CREATE SCHEMA movie_rating_db;

CREATE TABLE movie_rating_db.survey_results ( Survey Number INT NOT NULL, Name VARCHAR(45) NOT NULL, Joker INT NULL, 1917 INT NULL, The Irishmen INT NULL, Star Wars INT NULL, Knives Out INT NULL, Terminator INT NULL, PRIMARY KEY (Survey Number), UNIQUE INDEX Name_UNIQUE (Survey Number ASC) VISIBLE);

INSERT INTO movie_rating_db.survey_results (Survey Number, Name, Joker, 1917, The Irishmen) VALUES (‘1’, ‘Alex’, ‘5’, ‘5’, ‘1’);

INSERT INTO movie_rating_db.survey_results (Survey Number, Name, Joker, 1917, The Irishmen, Star Wars, Knives Out, Terminator) VALUES (‘2’, ‘Ben’, ‘1’, ‘5’, ‘3’, ‘4’, ‘5’, ‘4’);

INSERT INTO movie_rating_db.survey_results (Survey Number, Name, Joker, 1917, The Irishmen, Star Wars, Knives Out, Terminator) VALUES (‘3’, ‘Chris’, ‘3’, ‘5’, ‘1’, ‘4’, ‘4’, ‘3’);

INSERT INTO movie_rating_db.survey_results (Survey Number, Name, 1917, The Irishmen, Star Wars) VALUES (‘4’, ‘Anna’, ‘2’, ‘3’, ‘2’);

INSERT INTO movie_rating_db.survey_results (Survey Number, Name, Joker, 1917, The Irishmen, Star Wars) VALUES (‘5’, ‘Jordan’, ‘5’, ‘5’, ‘5’, ‘3’);

Load Table:

library(RCurl)
library(knitr)
library(dplyr)
library(kableExtra)
x <- getURL("https://raw.githubusercontent.com/ChristopherBloome/607/master/Movie_Ratings_T.csv")
y <- read.csv(text = x, check.names=FALSE)
Movie_T <- select(y,2,3,4,5,6,7)
Movie_T <- kable(Movie_T, align=rep('c', 5))
column_spec(Movie_T, 1:6,width = "3cm")
Name Joker 1917 The Irishmen Star Wars Knives Out
Alex 5 5 1 NULL NULL
Ben 1 5 3 4 5
Chris 3 5 1 4 4
Anna NULL 2 3 2 NULL
Jordan 5 5 5 3 NULL

Address Nulls:

The data export from the SQL Database contains blank values listed as “Null.” In order to analyse this table, we need to remove these.

y[y == "NULL"] = NA
Movie_T <- select(y,2,3,4,5,6,7)
Movie_T <- kable(Movie_T, align=rep('c', 5))
column_spec(Movie_T, 1:6,width = "3cm")
Name Joker 1917 The Irishmen Star Wars Knives Out
Alex 5 5 1 NA NA
Ben 1 5 3 4 5
Chris 3 5 1 4 4
Anna NA 2 3 2 NA
Jordan 5 5 5 3 NA

Average Movie Results:

I wanted to calculate the average rating for each film, and then build a second table to host information. In doing so, I built a function to calculate the mean rating of each film.

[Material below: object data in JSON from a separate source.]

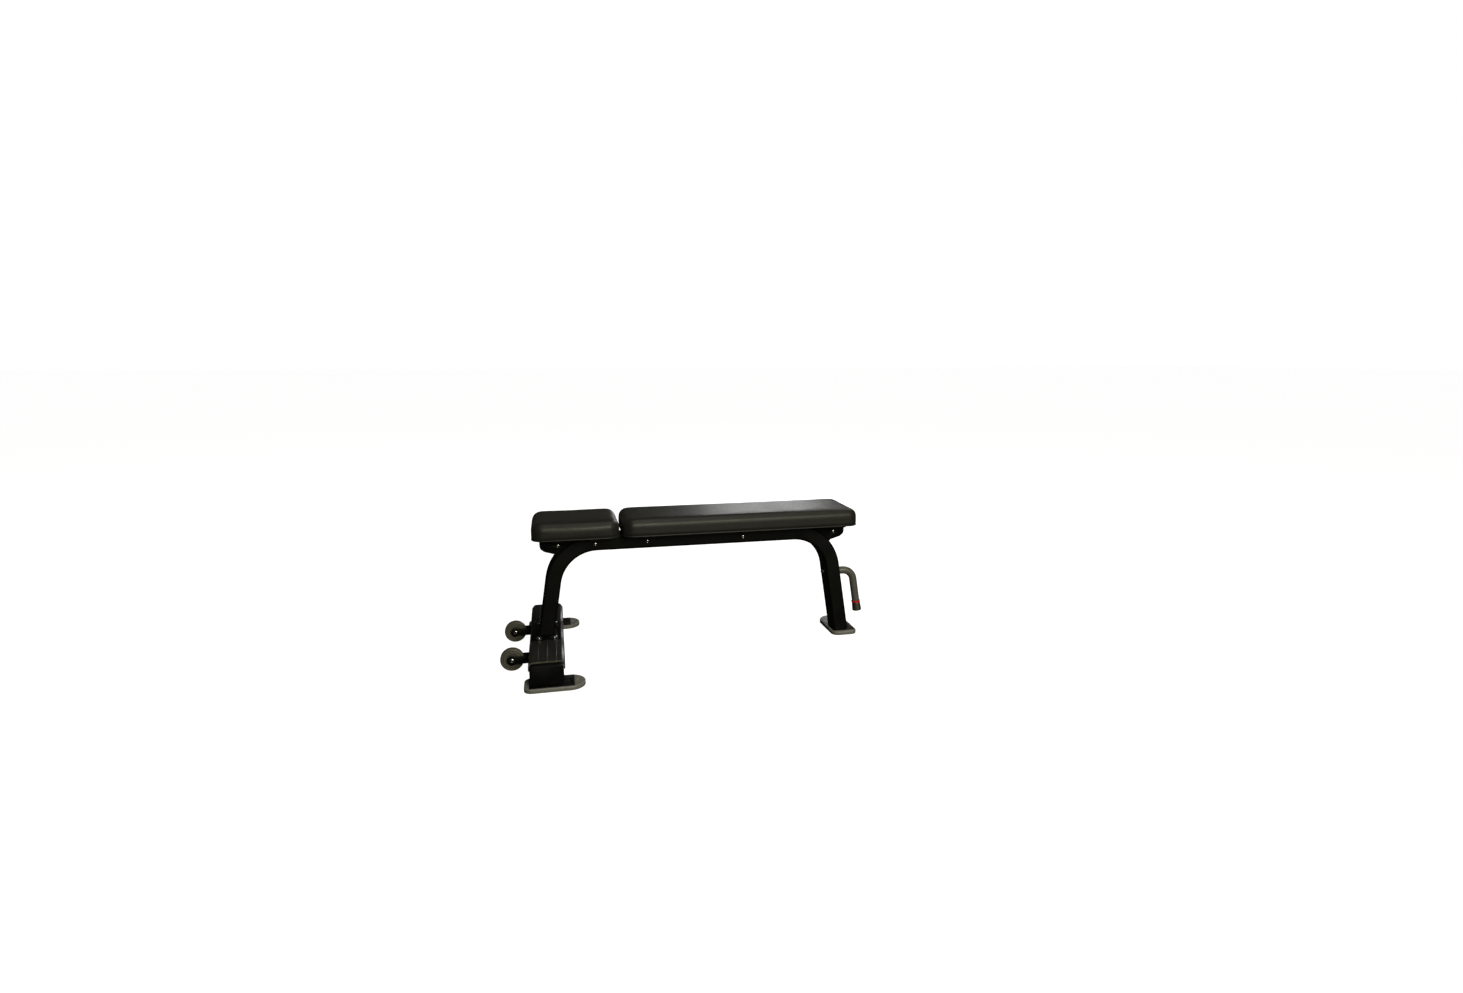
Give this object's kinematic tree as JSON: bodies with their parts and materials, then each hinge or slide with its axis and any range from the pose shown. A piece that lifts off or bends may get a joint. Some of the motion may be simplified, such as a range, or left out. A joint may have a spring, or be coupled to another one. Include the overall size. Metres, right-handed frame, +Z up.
{
  "type": "weight bench",
  "caption": "Flat weight bench: bent tube frame on cast feet, short and long padded top, ribbed spotter step, transport wheels and lift handle.",
  "frame": {"origin": "on the floor, below the centre of the bench's bounding box", "axes": "+X from the wheel end to the handle end, along the bench; +Y across the bench, away from the near wheel; +Z up"},
  "size_m": [1.2486, 0.6272, 0.4645],
  "materials": {
    "frame_paint": "fine-textured black powder coat, satin",
    "base_paint": "fine-textured black powder coat, satin",
    "saddle_paint": "smooth black paint, semi-gloss",
    "tread": "dark grey anodised, ribbed extrusion",
    "casting": "cast, painted silver grey, satin",
    "foot_plate": "smooth black paint, satin",
    "foot_rubber": "matt black",
    "vinyl": "black vinyl upholstery, fine grain, soft sheen",
    "foam": "upholstery foam",
    "board": "birch plywood",
    "strap_paint": "black paint, satin",
    "bright_bolt": "bright nickel plate",
    "zinc": "zinc plate",
    "urethane": "grey urethane, satin",
    "wheel_hub": "grey moulded nylon",
    "bush": "oil-filled bronze",
    "handle_silver": "satin silver, clear coated",
    "red_ring": "red moulded plastic",
    "cap_polished": "polished"
  },
  "bodies": {
    "frame": {"main_tube": "frame_paint", "gusset_wheel_end": "frame_paint", "gusset_handle_end": "frame_paint", "pad_straps": "strap_paint", "cross_bolts": "bright_bolt", "cross_nuts": "zinc", "pad_bolts": "zinc", "pad_tnuts": "zinc", "short_pad_board": "board", "short_pad_foam": "foam", "short_pad_cover": "vinyl", "long_pad_board": "board", "long_pad_foam": "foam", "long_pad_cover": "vinyl", "base_tube": "base_paint", "base_end_plate_near": "base_paint", "base_end_plate_far": "base_paint", "foot_plate_near": "foot_plate", "foot_plate_far": "foot_plate", "foot_plate_handle_end": "foot_plate", "foot_near": "casting", "foot_far": "casting", "foot_handle_end": "casting", "foot_screws": "zinc", "foot_pads": "foot_rubber", "saddle_plate": "saddle_paint", "saddle_bolts": "bright_bolt", "saddle_washers": "zinc", "saddle_nuts": "zinc", "tread_cover_near": "tread", "tread_cover_far": "tread", "wheel_fork_near": "frame_paint", "wheel_fork_far": "frame_paint", "fork_bolts": "zinc", "fork_nuts": "zinc", "axle_bolts": "bright_bolt", "axle_nuts": "zinc", "axle_washers": "zinc", "handle_tube": "handle_silver", "handle_plug": "zinc", "handle_bolt": "zinc", "handle_washer": "zinc", "handle_ring": "red_ring", "handle_cap": "cap_polished"},
    "wheel_near": {"wheel_near_tyre": "urethane", "wheel_near_hub": "wheel_hub", "wheel_near_bush": "bush"},
    "wheel_far": {"wheel_far_tyre": "urethane", "wheel_far_hub": "wheel_hub", "wheel_far_bush": "bush"}
  },
  "joints": [
    {"name": "wheel_near_spin", "type": "hinge", "parent": "frame", "child": "wheel_near", "pos_m": [-0.5883, -0.1276, 0.041], "axis": [0, 1, 0], "continuous": true},
    {"name": "wheel_far_spin", "type": "hinge", "parent": "frame", "child": "wheel_far", "pos_m": [-0.5883, 0.1276, 0.041], "axis": [0, 1, 0], "continuous": true}
  ]
}
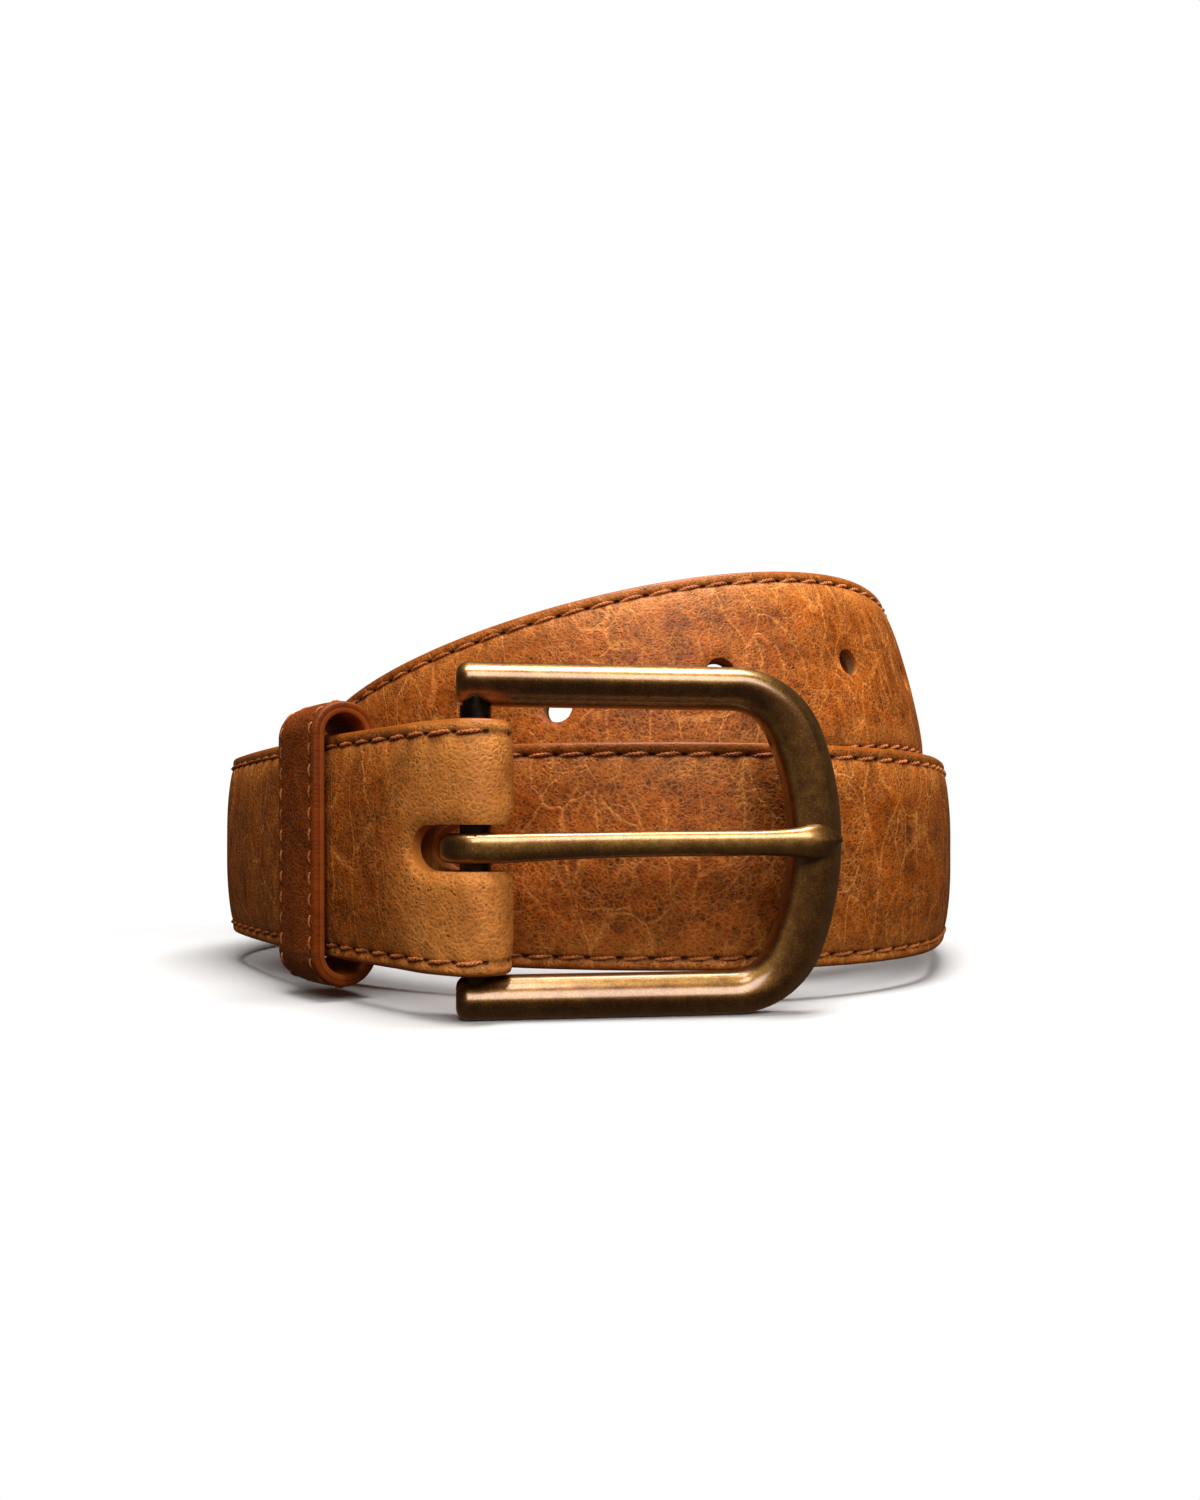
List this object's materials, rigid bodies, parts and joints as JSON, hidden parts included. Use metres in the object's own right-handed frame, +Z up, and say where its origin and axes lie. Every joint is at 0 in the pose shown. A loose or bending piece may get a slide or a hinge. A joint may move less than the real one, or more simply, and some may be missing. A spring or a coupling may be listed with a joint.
{
  "type": "leather belt",
  "caption": "Leather dress belt coiled on its edge, with a stitched crowned strap, a leather keeper and a brass frame buckle with a hinged prong.",
  "frame": {"origin": "below the middle of the coiled belt, on the surface that it stands on", "axes": "+Z up across the strap's width, the shortest way; -Y the front, where the buckle is; +Y the longest way; +X to the right seen from the front"},
  "size_m": [0.1557, 0.175, 0.0743],
  "materials": {
    "strap_leather": "pull-up leather, matte to satin, lighter on the edges",
    "filler_board": "plain pressed leather, hidden",
    "lining_leather": "smooth leather, satin",
    "seam_thread": "waxed twisted thread",
    "antique_brass": "antique, satin with bright edges",
    "dark_steel": "dark satin",
    "keeper_leather": "pebbled leather, matte",
    "keeper_thread": "fine twisted thread"
  },
  "bodies": {
    "strap": {"strap_outer": "strap_leather", "strap_filler": "filler_board", "strap_lining": "lining_leather", "needle_thread": "seam_thread", "bobbin_thread": "seam_thread"},
    "buckle": {"buckle_frame": "antique_brass", "heel_bar": "dark_steel"},
    "prong": {"prong": "antique_brass"},
    "keeper": {"keeper_band": "keeper_leather", "keeper_lining": "lining_leather", "keeper_stitching": "keeper_thread", "keeper_staple": "dark_steel"}
  },
  "joints": [
    {"name": "buckle_pivot", "type": "hinge", "parent": "strap", "child": "buckle", "pos_m": [-0.01636, -0.08228, 0.025], "axis": [0, 0, -1], "range_deg": [-6, 60]},
    {"name": "prong_pivot", "type": "hinge", "parent": "buckle", "child": "prong", "pos_m": [-0.01636, -0.08228, 0.025], "axis": [0, 0, -1], "range_deg": [0, 85]},
    {"name": "keeper_slide", "type": "slide", "parent": "strap", "child": "keeper", "axis": [-0.6265, 0.7794, -0.0048], "range_m": [-0.002, 0.006]}
  ]
}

myFx <- function(x) {result <- mean(as.numeric(as.character(na.omit(x)))) 
return(result)}

Avg_table <- matrix(c(myFx(y[,3]),myFx(y[,4]),myFx(y[,5]),myFx(y[,6]),myFx(y[,7])),ncol=5,byrow=TRUE)
colnames(Avg_table) <- c("Joker","1917","The Irishmen", "Star Wars","Knives Out")
rownames(Avg_table) <- c("Average")

Avg_table <- kable(Avg_table, align=rep('c', 5))
column_spec(Avg_table, 1:6,width = "3cm")
Joker 1917 The Irishmen Star Wars Knives Out
Average 3.5 4.4 2.6 3.25 4.5

Next Steps:

While this presentation is certainly adequate for this purpose, ideally I would be able to generate a table representing the averages without needing to “hard code” each movie name and the formula into each cell. As I continue to improve my command of the R langue, this is something I will be exploring.